Attorney, Agent or Firm: Stevens, Davis, Miller &
Mosher
Claims
Having now described our invention, what we claim is:
1. A playball comprising a hollow elastomeric sphere pressurised
with a gas which permeates through the walls of said sphere slower
than air or nitrogen, said sphere including an internal wall
surface profiled by a multiplicity of dimples or pimples, and an
outer wall surface which is substantially smooth.
2. A playball according to claim 1, in which said pressurising gas
is SF.sub.6, C.sub.3 F.sub.8 or Cl.sub.2 CFCF.sub.3.
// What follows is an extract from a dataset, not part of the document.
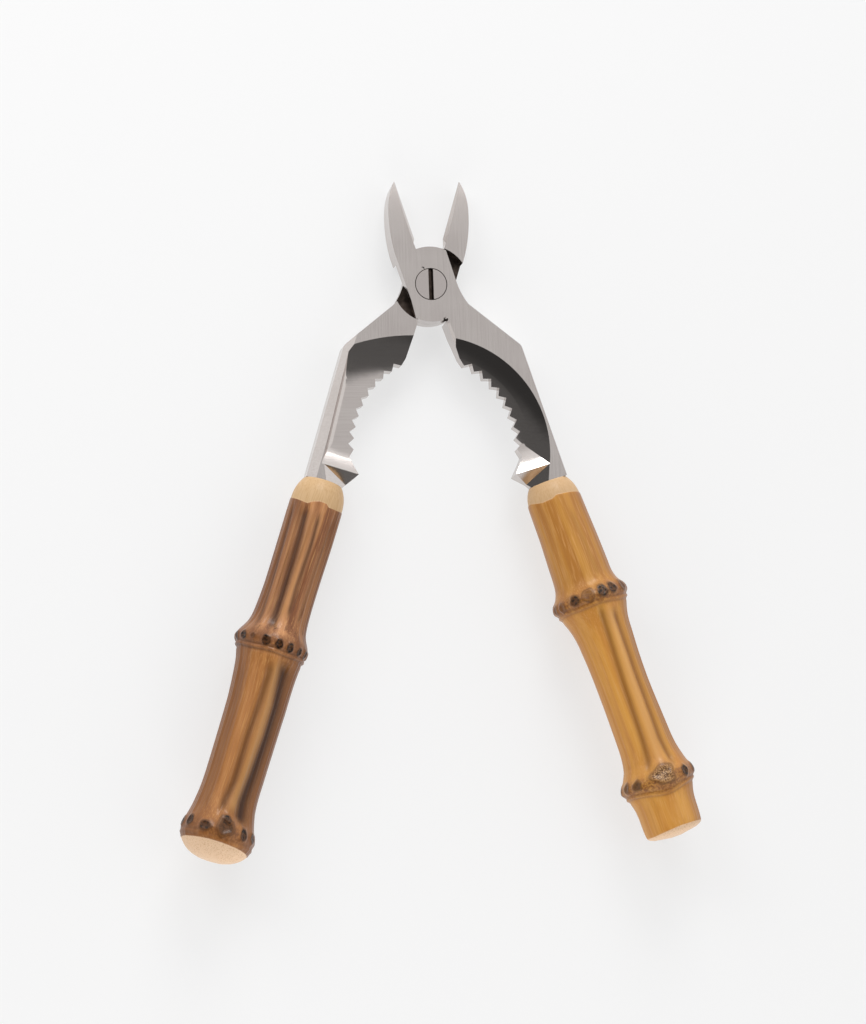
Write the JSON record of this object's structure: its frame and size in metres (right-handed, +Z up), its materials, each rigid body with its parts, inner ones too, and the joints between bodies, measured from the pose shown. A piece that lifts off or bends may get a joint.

3. A playball according to claim 1, in which there are from 40 to
400 of said dimples or pimples uniformly distributed throughout
said internal surface.
4. A playball according to claim 3, in which there are from 80 to
150 of said dimples or pimples uniformly distributed.
5. A playball according to any one of claims 1, 2 or 3 in which
from 10% to 90% of the surface area of said internal wall of said
sphere is constituted by said dimples or pimples.
6. A playball according to claim 5, in which from 25% to 75% of the
surface area of said internal wall of the sphere is constituted by
said dimples or pimples.
7. A playball according to claims 1, 2 or 3, in which the shape of
said dimples or pimples is that of a solid of revolution generated
by the rotation of a plane curve about a radius of the sphere.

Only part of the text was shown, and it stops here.